We can expect that over the new decade cloud computing will continue to evolve and attract even more companies. The cloud will conquer large and small scales, various industries and a lot more. But that will also require some changes. Big changes in the mindset of businesses.
What’s the difference
Traditional business models, especially when it comes to IT, are not always suitable for the cloud. For example, if a company decides to host its own site or data, it will need servers, network infrastructure, bandwidth, IT specialists. All of this requires a lot of investments upfront and then on a constant basis. Especially when your company grows fast.
The cloud offsets a lot of these costs over time. And eliminates a sizeable amount of them completely. For example, companies don’t have to pay big sums for infrastructure, hardware and so on. The rest is spread over the monthly payments which usually work out to less than buying the stuff. And it also means the company has constant access to the best hardware and services.
That difference does not come without a price. It means that companies have to change their mindset. Usually companies think that they just buy a server or a platform and use it for years and years before they upgrade it. This is a bit too slow for the usual pace that technology progresses at. It means companies constantly use older tech and this makes them vulnerable. But constant upgrading is not realistic, so it’s a price companies are willing to pay.
The cloud is different. It evolves constantly and keeps its users and clients on the edge of technology. While this is great, it can also be confusing for companies, especially ones that are not IT-focused. They can go into the cloud thinking it is business as usual, only with fewer upfront costs. As a result, the upgrades and new features often go unused. Thus, the companies are missing out on potential gains and paying without taking the full benefit of the service.
What to do
Companies that are forging a path into the cloud need to build a new business mindset, too. It requires them to be agile, flexible and quick to react. They need to understand the fact that the cloud means they can (and should) use the latest tech and have to be able to adapt to that.

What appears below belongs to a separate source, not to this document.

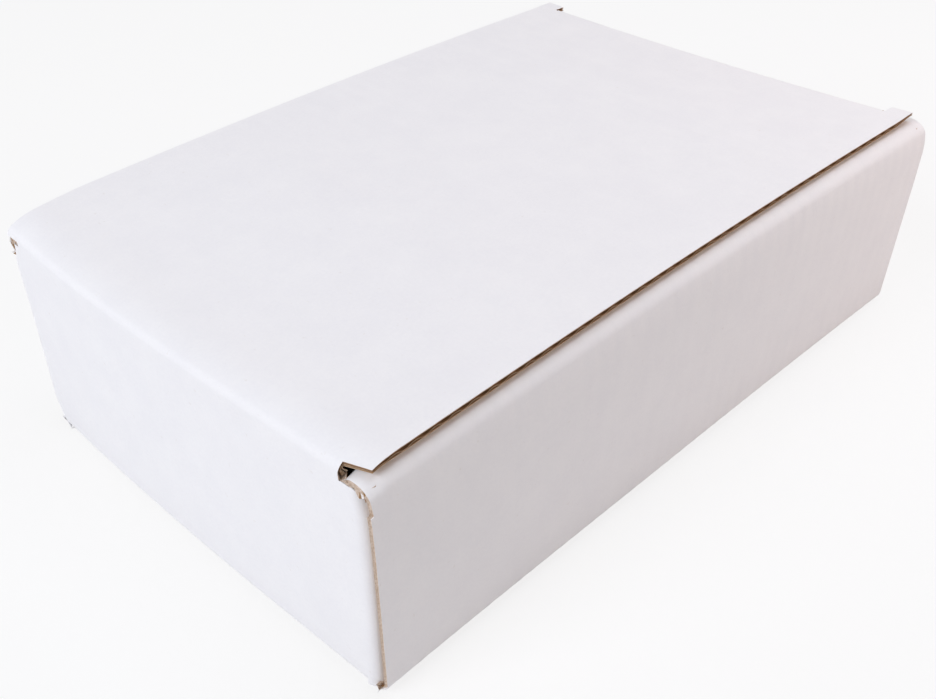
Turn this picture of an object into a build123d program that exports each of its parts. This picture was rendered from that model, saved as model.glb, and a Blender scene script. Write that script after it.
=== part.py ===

Business will also have to realize that they are dependent on external providers and thus choose them carefully. The main priorities should be compatibility with their current platforms and the openness of the provider towards other services. Also, don’t neglect the security.
Long story short, the mindset change also requires companies to do more due diligence towards the providers they want to use. It also means that businesses have to consider staff training to allow employees to learn and understand more about not only the new services, but the nature of the cloud in general and the changes it brings.
This may sound daunting and time-consuming, but it’s just like anything new – it looks and feels difficult at first, but once you gain the experience, it’s a process that you can get done with relative ease and it will be routine for your IT team. This will allow a company of any size and budget to actively use a suitable cloud service and gain the most out of it.